On pourrait très bien imaginer une société qui accepterait consciemment que cette part augmente, en valeur absolue et en valeur relative, au rythme du progrès thérapeutique et du savoir, sans que cela soit une catastrophe. Se soigner et se former seraient même alors vécus comme des activités socialement utiles, qu’il conviendrait de rémunérer. Qui se soigne ou se forme ne serait donc pas compté comme chômeur ou invalide mais comme accomplissant une tâche utile à la collectivité : quand un citoyen est en bonne santé, c’est toute la collectivité qui s’en trouve mieux ; de même, quand il se forme, c’est toute la collectivité qui s’améliore.
Une telle société, où le progrès technique aura radicalement transformé le commerce, la banque, l’industrie, pourrait consacrer la moitié de sa richesse nationale à permettre à ses membres de vivre un siècle entier sans douleur, en actualisant sans cesse ses connaissances.
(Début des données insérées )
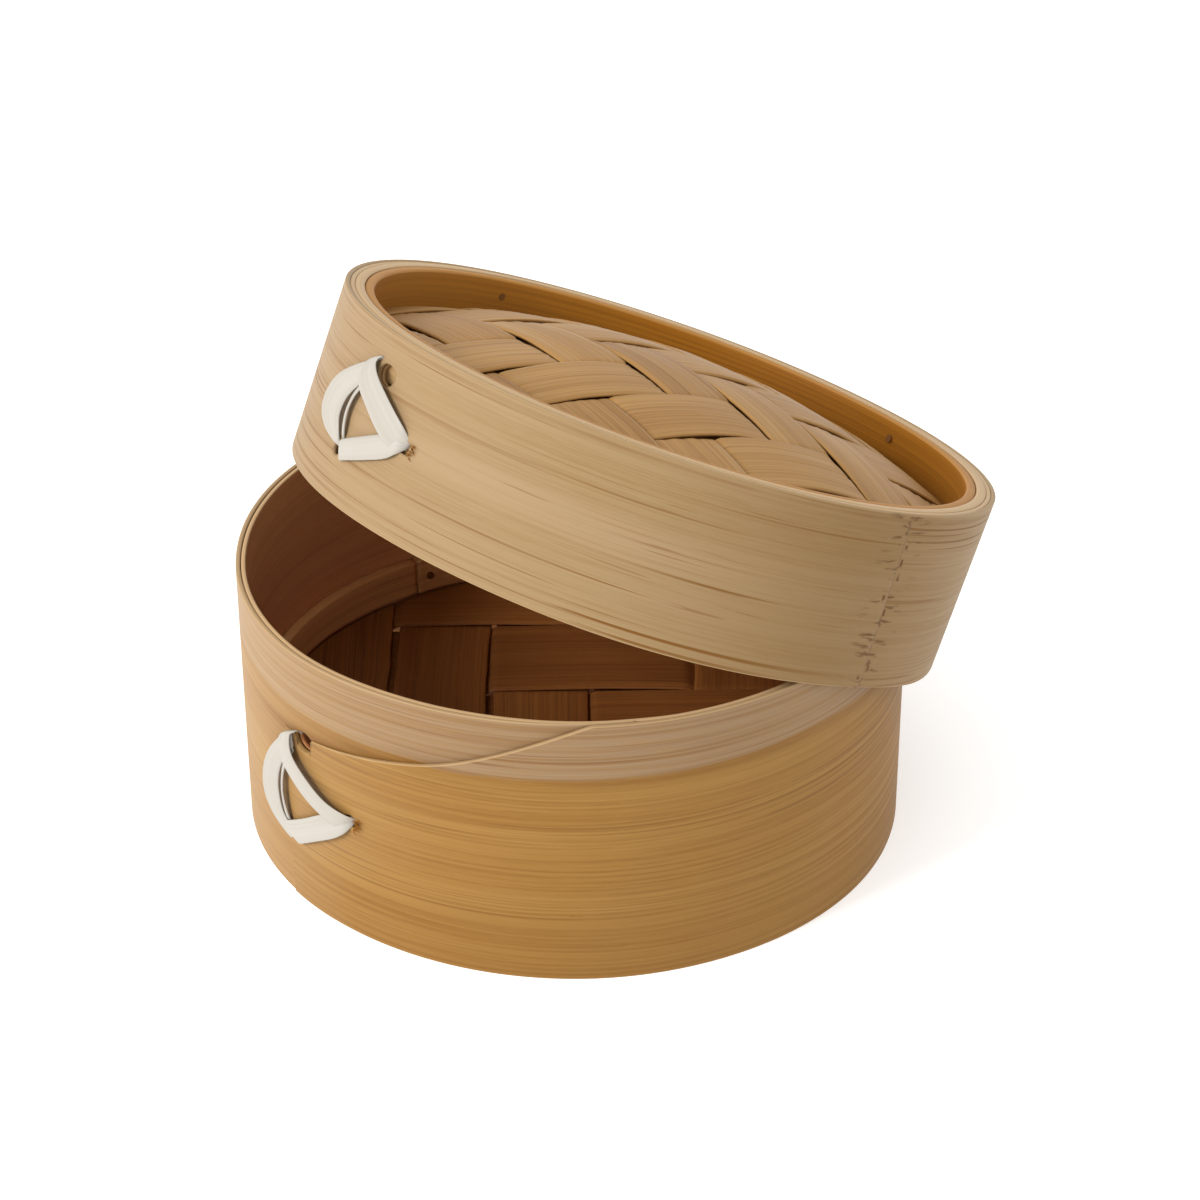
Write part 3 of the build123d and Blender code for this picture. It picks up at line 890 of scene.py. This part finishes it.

La part du revenu national consacrée aux « dépenses vitales » anciennement nommées « prélèvements obligatoires » y deviendrait alors un critère de progrès de la civilisation. De plus, cela orienterait le progrès technique et l’industrie vers les deux domaines déterminants de l’avenir, où se jouera la compétitivité des nations.
Telle sera demain la principale distinction, radicale, profonde, entre la gauche et la droite. Elle suppose de considérer, à droite, la vie comme une propriété privée, qu’il appartient à chacun d’entretenir et de valoriser. Et à gauche, comme la finalité même de toute activité sociale.
Aux Etats-Unis, où le pire côtoie toujours le meilleur, on a bien compris que l’éducation et la santé sont les deux gisements majeurs de progrès scientifique, économique et social du siècle prochain. On y accepte (sans le financer pour autant par l’impôt) que l’économie s’y oriente, pour le plus grand bien de l’industrie et des consommateurs solvables. En Europe, l’unification monétaire obligera vite à harmoniser les services publics et conduira, si l’on n’y prend garde, à réduire massivement les dépenses de santé et d’éducation pour contrôler le coût du travail. L’Europe aura ainsi, sans le décider, choisi la voie du pire. Il serait pourtant conforme à son génie de privilégier ces services vitaux en créant les conditions d’une réelle égalité dans leur accès.
Cela sera peut-être, sous le nom de Fraternité, la prochaine utopie.